Finding a suitable place to over winter a rather large collection of potted camellias turned out not to be so very difficult. Almost from the first construction of our simple house, a narrow little building connected it to the barn, providing a unified front and helping to gentle the precipitous slope down to the stream. We called it the woodshed though it never did much but float between the two larger structures, ripping away from the one and pushing against the other, and so we were cautioned by builder friends not to load it up with too much firewood. It therefore became a storage shed, which simply meant a place to put anything you could not find a place for otherwise. It housed breeding pigeons at one time, and a brood of guinea keets as they careened toward even more manic maturity. Mostly, however, it was a mess. And it continued to wiggle sideways, no matter how light a burden of domestic detritus it was asked to bear.
In aspect, this small building is hardly desirable for greenhouse space, for though its exposure is east-west, it is low and dark, and further, is shaded on the east side by the house and barn, and by a towering and much treasured old yew tree. For camellias however it seemed ideal, since they have the engaging quality of blooming when they are essentially dormant in winter. They also demand only minimal heat – somewhere between 45 degrees at night and ten degrees higher in daytime - which could be supplied by pipes beneath a paving of antique brick, which, in addition to being a pretty surface on which to stand the pots, served as a sponge, providing the plants with their only other winter requirement, enough humidity practically to grow moss on the window panes.

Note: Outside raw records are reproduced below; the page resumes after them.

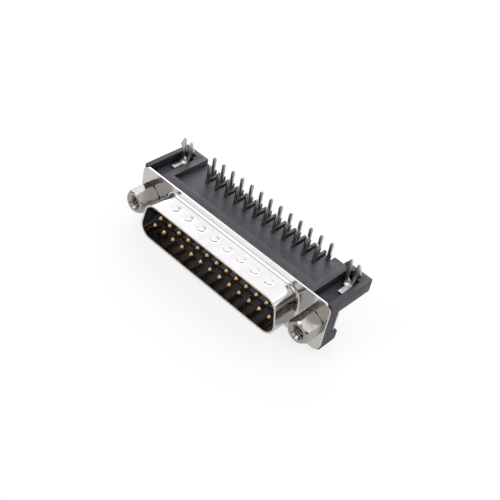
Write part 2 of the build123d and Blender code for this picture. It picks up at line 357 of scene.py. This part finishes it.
def surface_grain_group():
    """Fine height, a slow tone and a smudge mask for roughness."""
    group, given, made = new_group(
        "surface_grain",
        (("Grain scale", "NodeSocketFloat", 6000.0), ("Tone scale", "NodeSocketFloat", 180.0),
         ("Smudge scale", "NodeSocketFloat", 420.0)),
        (("Height", "NodeSocketFloat"), ("Tone", "NodeSocketFloat"), ("Smudge", "NodeSocketFloat")))
    height = noise(group, given["Grain scale"], detail=2.0, roughness=0.6)
    tone = remap(group, noise(group, given["Tone scale"], detail=4.0), TONE_NOISE, (0.0, 1.0))
    smudge = remap(group, noise(group, given["Smudge scale"], detail=5.0, roughness=0.65),
                   SMUDGE_NOISE, (0.0, 1.0))
    for label, socket in (("Height", height), ("Tone", tone), ("Smudge", smudge)):
        group.links.new(socket, made[label])
    return group


def shared_groups():
    """The effects that several finishes use, built once."""
    makers = {"edge_wear": edge_wear_group, "surface_grain": surface_grain_group}
    return {name: bpy.data.node_groups.get(name) or maker() for name, maker in makers.items()}


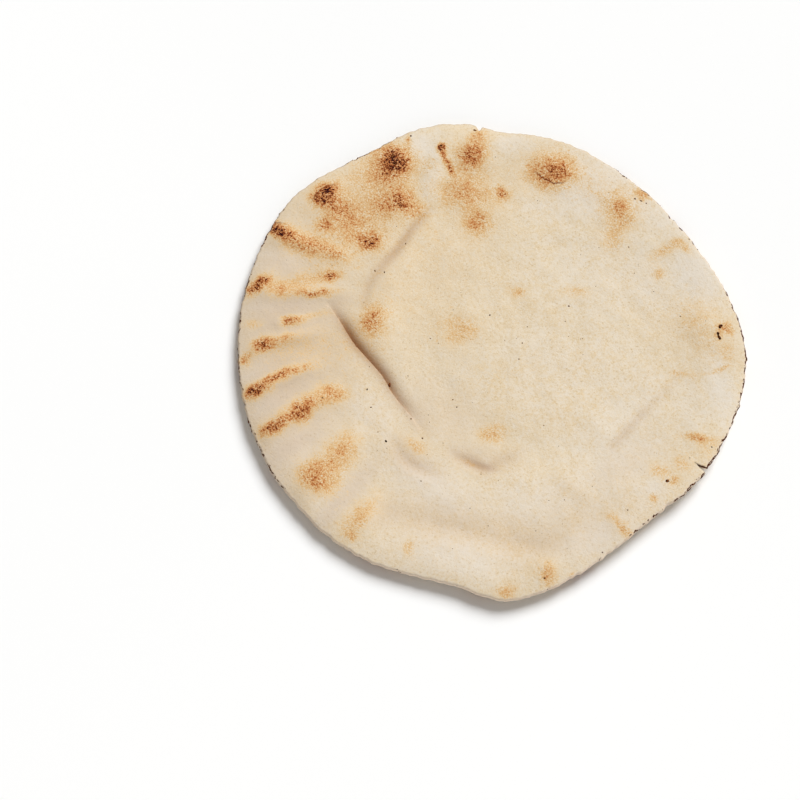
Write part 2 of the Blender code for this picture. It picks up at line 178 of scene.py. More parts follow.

# Stretches of rim laid with dark dashes: (bearing from, bearing to, strength). Scorched crust; on the left, from 140 to
# 214, partly painted shade along the rim's edge.
SCORCH_AND_EDGE_SHADE = (
    (-44, 18, 1.0), (112, 128, 0.75), (140, 156, 0.55), (158, 214, 0.62), (28, 60, 0.6), (-60, -44, 0.6), (-32.5, -27, 1.2),
)

# Where dry flour keeps the crust palest: (x, y, half length, half width, turn, strength).
FLOUR = (
    (48, 92, 24, 15, -35, 1.0), (104, 42, 20, 14, -60, 0.8), (113, -20, 24, 8, 100, 0.7), (98, -26, 20, 10, 90, 0.4),
    (80, 40, 16, 20, 0, 0.5), (62, -58, 34, 20, 30, 0.5), (-30, -70, 26, 10, -30, 0.6), (-62, -32, 16, 9, -55, 0.35),
    (-30, 100, 5, 18, -8, 0.9), (12, 116, 12, 6, 0, 0.6), (-20, -106, 30, 12, -10, 0.6), (20, -78, 26, 14, 0, 0.5),
    (-106, 50, 16, 7, -8, 0.7), (-107, 25, 14, 4, 8, 0.7), (-116, -10, 12, 5, 20, 0.7), (-62, 118, 12, 6, 30, 0.6),
    (-108, -27, 16, 4.5, 28, 0.7), (-100, -52, 18, 8, 38, 0.7), (-75, -75, 20, 6, 50, 0.7), (92, 74, 18, 12, -30, 0.6),
    (40, -8, 46, 34, 20, 0.30), (62, 48, 44, 34, 0, 0.35), (66, 92, 30, 14, -36, 0.7), (96, 40, 14, 30, 0, 0.45), (64, -34, 40, 18, 40, 0.45), (85, 88, 18, 8, -38, 0.6), (50, -96, 20, 10, 30, 0.6), (-38, 112, 9, 11, 0, 1.0),
    (76, -72, 12, 8, 40, 0.6), (30, 80, 16, 8, 0, 0.5),
)

# Where the crust is laid a little grey-brown: partly doughy crust, partly painted shade on the left side, in the
# furrows and in the folds.
DOUGH_AND_SHADE_PLACES = (
    (-38, -32, 16, 10, -50, 0.45), (-43, -33, 11, 3.2, -54, 0.80), (-102, 0, 28, 74, 0, 0.92), (-58, -84, 16, 9, 0, 0.45), (-78, 28, 10, 6, 0, 0.70), (-30, -86, 46, 22, -8, 0.22),
    (40, -92, 40, 16, 20, 0.28), (62, -60, 20, 10, 30, 0.34),
    (-108, 48, 16, 8, -8, 0.70), (-98, 25, 20, 3.5, 8, 0.80), (-110, -10, 18, 5, 22, 0.90), (-102, -24, 20, 5, 28, 0.90),
    (-100, -50, 22, 9, 38, 0.80), (-74, -76, 26, 7, 50, 0.70), (-84, 44, 26, 12, 0, 0.30), (-60, 40, 12, 22, -20, 0.25),
    (-110, 8, 12, 4, 15, 0.60), (-112, 58, 10, 5, -30, 0.60), (10, -88, 40, 8, -6, 0.20), (-42, -86, 24, 6, -10, 0.20),
    (46, -80, 20, 8, -35, 0.20), (-42, -58, 12, 6, -30, 0.35), (-47, 60, 20, 3.5, 52, 0.15), (-22, -34, 26, 16, -45, 0.35), (-50, -50, 60, 45, -45, 0.18),
    (-8, -52, 20, 7, -20, 0.35), (-6, -59.5, 8, 1.6, -14, 0.9),
)

# Burst blisters, charred inside: (x, y, half length, half width, turn).
BURST = (
    (115.1, 13.8, 1.2, 0.9, 60), (113.7, 10.0, 0.9, 0.7, 80), (114.3, 7.9, 1.4, 0.6, -65), (84.8, -68.4, 0.9, 0.8, 0),
    (-51.3, -16.0, 1.1, 0.8, 75), (64.9, -83.3, 0.4, 0.3, 0), (52.0, -104.6, 0.4, 0.3, 0), (74.8, 84.9, 0.5, 0.35, -40),
    (77.9, 83.8, 0.7, 0.35, -30), (80.6, 82.4, 0.4, 0.3, 0), (-40.3, 120.9, 0.5, 0.5, 0), (-7.2, 124.0, 0.9, 0.5, -20), (-24.6, 114.6, 0.7, 0.5, 30),
    (-49.8, 108.6, 1.2, 0.7, 80), (-48.5, 104.4, 0.9, 0.5, 40), (23.6, -117.5, 0.5, 0.4, 0), (-45.9, 81.0, 0.7, 0.4, 60),
)

# Charred crumbs along the rim: (bearing from, bearing to, how many, half length).
RIM_CRUMBS = (
    (-18, 13, 7, 1.3), (-31.5, -26.5, 2, 1.6), (-40.5, -35, 2, 1.4), (30, 58, 4, 0.5), (112, 128, 4, 0.6),
    (142, 157, 4, 0.6), (176, 205, 5, 0.7),
)

# The larger bran flakes: (x, y, half length).
BRAN = (
    (-53.9, 43.8, 0.55), (-58.7, 44.6, 0.50), (-43.1, 60.2, 0.48), (39.4, 26.0, 0.55), (-0.6, 21.1, 0.45),
    (70.8, 58.2, 0.38), (-52.9, -46.7, 0.65), (-34.9, -44.8, 0.50), (-40.5, -34.6, 0.46), (-60.4, -28.8, 0.48),
    (-62.4, -19.3, 0.55), (-84.5, -24.6, 0.52), (-56.9, -41.9, 0.36), (-35.7, -67.4, 0.40), (-19.6, -24.0, 0.38),
    (-17.7, -28.0, 0.40), (-30.7, 8.6, 0.38), (-42.0, -11.8, 0.30), (13.6, -2.7, 0.40), (18.2, 14.8, 0.30),
    (6.7, 7.5, 0.28), (15.5, 5.9, 0.36), (95.4, 20.0, 0.32), (25.3, -38.0, 0.32), (32.5, -48.7, 0.24),
    (107.4, -50.8, 0.48),
)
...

So far, thirty potted specimens, including a tea plant grown as bonsai, have found winter quarters in a space barely 20’ by 12’. There is no way into it except through an outside door on the west side, which is hardly the first compromise we have made with what real estate agents call “accessibility.” But on a blustery winter day, there is something quite splendid about opening the heavy plank door and entering a world fecund with earth and mould and rich with flower, glowing against black-green leaves. We think, by the use of pressure-treated 4x4’s of varying heights stood on end, we can increase the number of our collection to perhaps 50 plants, maybe more. After that – so strong is our addiction – that we are not sure quite what we will do.